Draffin - In the Echoes of This Mind
Record Label: None
Release Date: May 8, 2007
To purge a considerably eccentric comparison, New York quintet Draffin's recent release, In the Echoes of This Mind, could surely conceive certain similarities when set beside a bag of non-name brand cereal. You know what I'm talking about: you buy the Captain Crisp because it looks, sounds, and is by all tangible reason, a carbon copy of the popular cereal Capn' Crunch. On top of this, it's at a cheaper price for a larger amount. The only real difference, from what you can tell, is that its container is a bag rather than a box. So you go home and get comfortable with the Captain only to find that there is something wrong. Perhaps you can't put your finger on it, but it's there. In this (musical, not nutritional) case, that unsavory catalyst that circulates throughout Draffin's output is a noticeable radio rock persuasion. This aspect of the music is really the downside that keeps this band from being what I would call a genuinely good product. For, with radio-rock, comes generic tendency, repetition, and lyrical decay.
In the Echoes of This Mind does have a definite amount of upsides. The vocals, while average and far from unique, are utilized in a stylistic manner and truly coincide with the album’s tone and meaning. Many of the tracks are catchy on a skin-deep level, the production is exceptionally good (especially for an unsigned band), and, even if only sporadically, the guitar work does implicate emotion and raw skill.
In parallel to these positive aspects, there are also plenty of aspects with blatantly negative connotation.
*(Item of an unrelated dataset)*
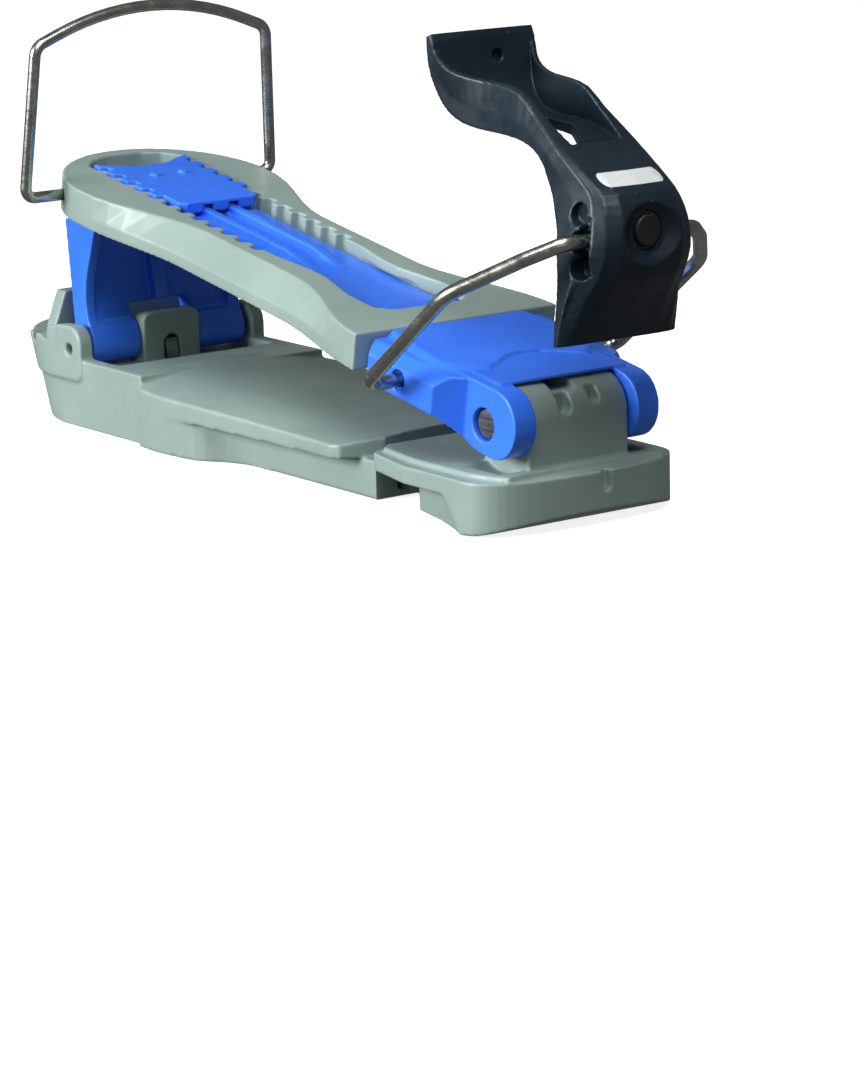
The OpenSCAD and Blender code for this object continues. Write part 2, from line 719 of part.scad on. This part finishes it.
// Sections of the lever from its foot to its handle: back point, front point, half width
// at the back and at the front, and how far the front bulges in the middle
lever_sections = smooth([
    [24.6, 52, 28.4, 52.4, lever_half, lever_half - 0.8, 1.6],
    [24.9, 58.5, 31.6, 58.4, lever_half - 0.3, lever_half - 1.2, 3.6],
    [25, 64.6, 35.6, 64.6, 19.3, 18.2, 6.2],
    [24.4, 70.5, 40, 70.5, 18.5, 17.2, 7],
    [23.6, 76.5, 42.1, 76.8, 18, 16.8, 5.7],
    [22.9, 82, knob_x, knob_z, 17.2, 16.2, 5.8],
    [20.6, 86.6, 41.4, 87.6, 16, 15.4, 6],
    [18.4, 90.5, 38.4, 92.4, 14.9, 14.2, 4.8],
    [16.4, 93.6, 32.8, 96, 14.4, 13.9, 3.4],
    [14.8, 96.6, 26, 99.8, 14.3, 13.8, 2],
    [12.6, 99.4, 19.8, 103.4, 14.1, 13.5, 1],
    [8.7, 101.9, 13.8, 107.4, 13.6, 12.8, 0.6],
    [2.9, 103.5, 7.6, 111.8, 13, 12.1, 0.6],
    [-3, 104.2, 1.2, 116.4, 12.6, 12, 0.6],
    [-9.6, 104.6, -6, 118, 12.5, 12, 0.6],
    [-15.7, 105, -13.5, 118.6, 12.9, 12.5, 0.6],
    [-21.6, 106.2, -20, 119.5, 13.9, 14.2, 0.6],
    [-26.4, 108.9, -24.8, 121, 14.9, 15.9, 0.6],
    [-29.2, 113, -27.2, 123.2, 16, 16.8, 0.6],
    [-31, 118.6, -28.2, 125.6, 17.2, 17.3, 0.6],
    [-31.9, 124, -28.9, 127.8, 17.5, 17.4, 0.6],
    [-32.2, 128.8, -29.7, 129.9, 17.5, 17.3, 0.6]], 2);
// Floor of the trough, just above the back face
trough_floor = smooth([[-29.3, 131], [-28.9, 126], [-28.2, 121], [-26.4, 115.4], [-23, 111.4],
    [-17.5, 108.8], [-8, 107.4], [2, 106.8], [9, 105.6], [14.4, 103.8], [18.6, 103.2]], 3);
trough_half = [[-45, 30], [-29.4, 30], [-28.4, 15.5], [-26, 14.3], [-20, 12.2], [-12, 10.3],
    [0, 9.9], [12, 9.3], [19, 8.4], [22.5, 6]];

// Ring of points of one section, from the back round the front: share of the way to the
// front, then share of the half width
function lever_ring(s) =
    let (deep = norm([s[2] - s[0], s[3] - s[1]]), c = s[6] / deep)
    [for (q = [[0, -1], [0.4, -1], [1 - c, -2], [1 - 0.45 * c, -1.87], [1 - 0.12 * c, -1.6], [1, 0],
        [1 - 0.12 * c, 1.6], [1 - 0.45 * c, 1.87], [1 - c, 2], [0.4, 1], [0, 1]])
        [s[0] + (s[2] - s[0]) * q[0], abs(q[1]) > 1 ? sign(q[1]) * (abs(q[1]) - 1) * s[5] : q[1] * s[4],
         s[1] + (s[3] - s[1]) * q[0]]];

module lever_body() {
    n = len(lever_sections);
    m = 11;
    polyhedron(
        points = [for (s = lever_sections) each lever_ring(s)],
        faces = concat([[for (k = [0 : m - 1]) k]], [[for (k = [m - 1 : -1 : 0]) (n - 1) * m + k]],
            [for (i = [0 : n - 2], k = [0 : m - 1])
                let (a = i * m + k, b = i * m + (k + 1) % m) [a, b + m, b]],
            [for (i = [0 : n - 2], k = [0 : m - 1])
                let (a = i * m + k, b = i * m + (k + 1) % m) [a, a + m, b + m]]));
}

module lever() {
    color(dark) difference() {
        lever_body();
        // trough between the two side walls
        intersection() {
            side(concat(trough_floor, [[24, 108], [10, 140], [-45, 145], [-45, 131]]), -31, 31);
            slab(both_sides(trough_half), 95, 150);
        }
        // window in the trough's floor, and a shallow pocket in the handle
        slab([[-8, -4], [-8, 4.6], [3, 4], [10, 0.5], [16.6, -4.4], [17, -7.4], [8, -8]], 90, 112);
        translate([-31, 4, 122.5]) rotate([0, 90, 0]) cylinder(r = 1.7, h = 3.4);
        // slots on both sides with three seats for the bail
        both_y() {
            for (s = [[lever_x - 1.4, 87.3], [lever_x, lever_z], [lever_x + 0.9, 73.3]])
                rod_y(s[0], s[1], 2.9, 13.4, 30);
            block(lever_x, lever_x + 4, 13.4, 30, 71.4, 86.6);
        }
        rod_y(lever_x, lever_z, toe_wire_r + run_gap, -30, 30);
        // round recess and bore of the button
        translate([0, 0, knob_z]) rotate([0, 90, 0]) {
            translate([0, 0, knob_x - 3.2]) cylinder(r1 = 6, r2 = 11.4, h = 3.6);
            translate([0, 0, knob_x - 4.7]) cylinder(r = 5.2, h = 1.6);
            translate([0, 0, 34.2]) cylinder(r = button_r + 0.08, h = 3.7);
        }
        // hollow behind the foot
        side([[20, 55], [26, 56], [27.6, 62], [30, 68], [27, 71.5], [20, 71.5]], -14.5, 14.5);
    }
}

module lever_inserts() {
    color(black) both_y() block(lever_x + 2.4, lever_x + 3.9, 13.5, 14.9, 71.6, 86.4);
}

module button_ring() {
    color(black) translate([knob_x - 4.6, 0, knob_z]) rotate([0, 90, 0]) difference() {
        cylinder(r = 5.1, h = 0.9);
        translate([0, 0, -1]) cylinder(r = button_r + 0.1, h = 3);
    }
}

module button_spring() {
    color(steel) translate([34.2, 0, knob_z]) rotate([0, 90, 0]) difference() {
        cylinder(r = 3.6, h = 1.9);
        translate([0, 0, -1]) cylinder(r = 2.8, h = 6);
    }
}

module button() {
    front = knob_x - 2.6;
    rear = 34.2 + button_travel + 0.1;
    color(black) translate([0, 0, knob_z]) rotate([0, 90, 0]) difference() {
        union() {
            translate([0, 0, rear]) cylinder(r = button_r, h = front - rear);
            translate([0, 0, front - e]) cylinder(r1 = button_r, r2 = button_r - 0.5, h = 0.4);
        }
        // hollow that goes over the spring
        translate([0, 0, rear - 1]) cylinder(r = 3.75, h = 1 + 1.9);
    }
}

front_base();
rail();
rail_screws();
hinge_bushes();
rear_base();
clamp_screw();
clamp_nut();
riser_pin();
detent_spring();
riser();
toe_plate();
hinge_pin();
pin_ring();
tongue_screws();
heel_plate();
lock_pin();
lock_spring();
lock();
heel_bail();
toe_bail();
lever();
lever_inserts();
button_spring();
button_ring();
button();
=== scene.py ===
import bpy
import bmesh
import json
import math
from mathutils import Matrix, Vector


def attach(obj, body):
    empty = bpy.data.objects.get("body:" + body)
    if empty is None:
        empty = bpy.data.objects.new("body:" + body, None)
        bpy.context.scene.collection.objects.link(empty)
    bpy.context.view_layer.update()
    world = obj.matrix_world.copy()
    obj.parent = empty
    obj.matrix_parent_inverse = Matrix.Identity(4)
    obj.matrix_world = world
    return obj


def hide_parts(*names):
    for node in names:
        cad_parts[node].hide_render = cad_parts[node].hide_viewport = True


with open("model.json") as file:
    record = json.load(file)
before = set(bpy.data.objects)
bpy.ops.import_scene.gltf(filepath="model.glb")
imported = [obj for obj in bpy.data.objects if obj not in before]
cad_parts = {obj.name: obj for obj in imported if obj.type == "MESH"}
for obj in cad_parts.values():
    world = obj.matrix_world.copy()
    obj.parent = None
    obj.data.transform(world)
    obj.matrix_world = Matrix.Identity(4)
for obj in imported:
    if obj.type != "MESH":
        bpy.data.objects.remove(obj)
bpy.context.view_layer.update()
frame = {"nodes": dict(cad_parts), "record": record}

MM = 0.001              # lengths below are in metres, or in millimetres times MM
GRAIN_DEPTH = 0.12 * MM     # height of the moulded grain
LINE_DEPTH = 0.06 * MM      # height of the lines on drawn or turned steel


# ---------------------------------------------------------------- materials

def new_material(name):
    """Empty node material."""
    m = bpy.data.materials.new(name)
    m.use_nodes = True
    m.node_tree.nodes.clear()
    return m, m.node_tree.nodes, m.node_tree.links


def coords(nodes, links, scale=(1, 1, 1)):
    """Object coordinates, stretched by the scale."""
    tc = nodes.new("ShaderNodeTexCoord")
    mp = nodes.new("ShaderNodeMapping")
    mp.inputs["Scale"].default_value = scale
    links.new(tc.outputs["Object"], mp.inputs["Vector"])
    return mp.outputs["Vector"]


def noise(nodes, links, vec, scale, detail=3.0, rough=0.5):
    n = nodes.new("ShaderNodeTexNoise")
    n.inputs["Scale"].default_value = scale
    n.inputs["Detail"].default_value = detail
    n.inputs["Roughness"].default_value = rough
    links.new(vec, n.inputs["Vector"])
    return n.outputs["Fac"]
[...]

The most obvious and unattractive of these is what I mentioned earlier, the noticeable presence of a generic radio rock conductance. This facet of the album is brought forth in the repetitious radio rock intros that six of the seven songs maintain; extremely forgettable lyrics, and often Hinder-esque vocal patterns.
The flaw in this seven-song compilation that bothers me the most is the lyrics. With writing being my passion, aspiration, and current form of employment, I invest much consideration into a band's lyrical inclinations. When I selected this album from the list of CDs that needed reviewing, I thought its title might lay allusion to the songs' lyrics, perhaps making them contemplative or psychological. This certainly isn’t the case. The lyrics could seemingly be traced to a Three Days Grace fan club, with concepts that rarely stray from the norm (first person dictation of present tense addresses either towards a female or reflected towards oneself). I can say, however, that the vocal execution makes these lyrics much more presentable. The vocals often elevate to sub-screaming and this, combined with dualistic guitar work, make the album's last song “Solarity II: The Acceptance” remotely comparable to say Trophy Scars.
Despite the exceptionally unbalanced ratio of positive/negative thus far in the review, I do not dislike this album. The songs do consistently have appealing hooks and inconsistently have impressive drumming. As I have mentioned, though the vocals are not entirely dynamic, they do apply to the context and are as good as you are likely going to receive from the radio-post hardcore band. I don't see Draffin stirring up much noise within the AbsolutePunk.net fan base unless they are suddenly struck by the notions of creativity and philosophy. I would, however, be very hesitant to release them from eye's view; the group has the tools, just not the direction.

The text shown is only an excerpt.